[Start Records for this exercise]
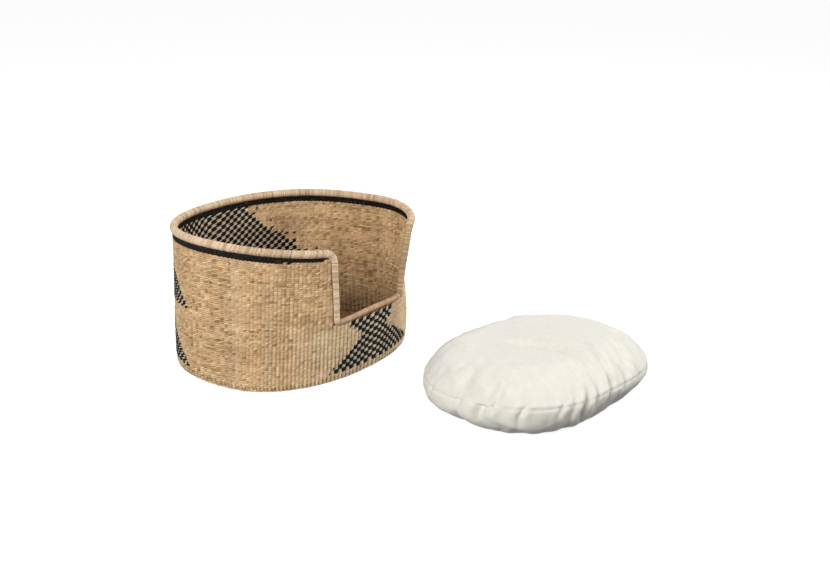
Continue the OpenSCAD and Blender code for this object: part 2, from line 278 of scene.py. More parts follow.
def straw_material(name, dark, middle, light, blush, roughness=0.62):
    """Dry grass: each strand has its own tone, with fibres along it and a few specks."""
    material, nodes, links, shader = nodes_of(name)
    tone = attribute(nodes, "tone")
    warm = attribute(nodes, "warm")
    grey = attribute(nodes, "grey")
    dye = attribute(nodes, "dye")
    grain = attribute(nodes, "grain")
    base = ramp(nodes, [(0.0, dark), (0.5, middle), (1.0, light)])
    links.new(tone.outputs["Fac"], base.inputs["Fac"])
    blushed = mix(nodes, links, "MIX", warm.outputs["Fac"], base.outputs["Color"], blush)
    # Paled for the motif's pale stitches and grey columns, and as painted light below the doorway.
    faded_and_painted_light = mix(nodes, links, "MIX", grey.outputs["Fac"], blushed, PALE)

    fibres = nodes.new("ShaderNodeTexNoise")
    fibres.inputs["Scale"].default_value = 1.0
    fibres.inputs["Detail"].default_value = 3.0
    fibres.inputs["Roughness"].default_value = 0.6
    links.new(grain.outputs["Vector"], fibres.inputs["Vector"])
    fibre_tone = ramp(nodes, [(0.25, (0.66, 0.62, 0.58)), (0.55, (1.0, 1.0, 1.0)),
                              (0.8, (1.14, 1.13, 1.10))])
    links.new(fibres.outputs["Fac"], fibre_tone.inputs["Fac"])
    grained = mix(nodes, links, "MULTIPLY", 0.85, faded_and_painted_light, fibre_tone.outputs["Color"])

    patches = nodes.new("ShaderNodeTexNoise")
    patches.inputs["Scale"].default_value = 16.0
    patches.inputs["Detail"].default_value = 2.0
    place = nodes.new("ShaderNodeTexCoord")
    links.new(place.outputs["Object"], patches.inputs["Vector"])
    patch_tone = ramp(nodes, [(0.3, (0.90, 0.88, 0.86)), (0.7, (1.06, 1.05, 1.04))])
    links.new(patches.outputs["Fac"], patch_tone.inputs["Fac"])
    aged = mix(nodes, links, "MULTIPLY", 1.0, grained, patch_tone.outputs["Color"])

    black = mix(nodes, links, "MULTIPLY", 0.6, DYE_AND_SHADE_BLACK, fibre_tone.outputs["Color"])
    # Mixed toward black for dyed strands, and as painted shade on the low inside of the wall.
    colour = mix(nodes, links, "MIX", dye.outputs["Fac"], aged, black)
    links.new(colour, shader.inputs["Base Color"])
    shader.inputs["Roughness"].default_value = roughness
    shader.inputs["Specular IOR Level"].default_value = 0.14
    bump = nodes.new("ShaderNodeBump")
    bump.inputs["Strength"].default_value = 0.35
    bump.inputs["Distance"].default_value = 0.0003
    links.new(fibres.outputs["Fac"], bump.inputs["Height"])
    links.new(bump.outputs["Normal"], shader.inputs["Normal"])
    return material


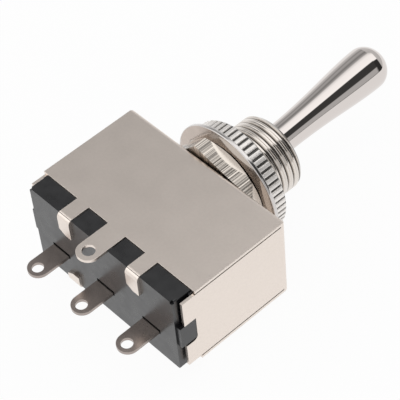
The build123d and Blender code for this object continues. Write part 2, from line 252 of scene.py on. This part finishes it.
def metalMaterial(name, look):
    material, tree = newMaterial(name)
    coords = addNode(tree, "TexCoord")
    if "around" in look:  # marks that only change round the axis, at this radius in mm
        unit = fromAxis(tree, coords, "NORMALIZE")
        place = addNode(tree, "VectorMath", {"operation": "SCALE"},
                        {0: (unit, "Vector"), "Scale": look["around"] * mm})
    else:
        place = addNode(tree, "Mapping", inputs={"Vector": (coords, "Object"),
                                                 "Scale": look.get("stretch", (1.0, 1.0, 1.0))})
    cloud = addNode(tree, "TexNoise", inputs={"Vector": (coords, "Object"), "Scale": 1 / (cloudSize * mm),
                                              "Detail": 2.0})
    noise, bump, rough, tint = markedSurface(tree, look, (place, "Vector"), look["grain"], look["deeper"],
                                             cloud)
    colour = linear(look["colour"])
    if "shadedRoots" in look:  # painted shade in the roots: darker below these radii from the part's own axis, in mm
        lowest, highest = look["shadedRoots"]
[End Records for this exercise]
[Start Records for this exercise]
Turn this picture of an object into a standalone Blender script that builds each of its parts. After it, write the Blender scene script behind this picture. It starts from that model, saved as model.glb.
[End Records for this exercise]
### Your instructions
List all lines in the material containing the string "each".

### Exercise solution
    """Dry grass: each strand has its own tone, with fibres along it and a few specks."""
Turn this picture of an object into a standalone Blender script that builds each of its parts. After it, write the Blender scene script behind this picture. It starts from that model, saved as model.glb.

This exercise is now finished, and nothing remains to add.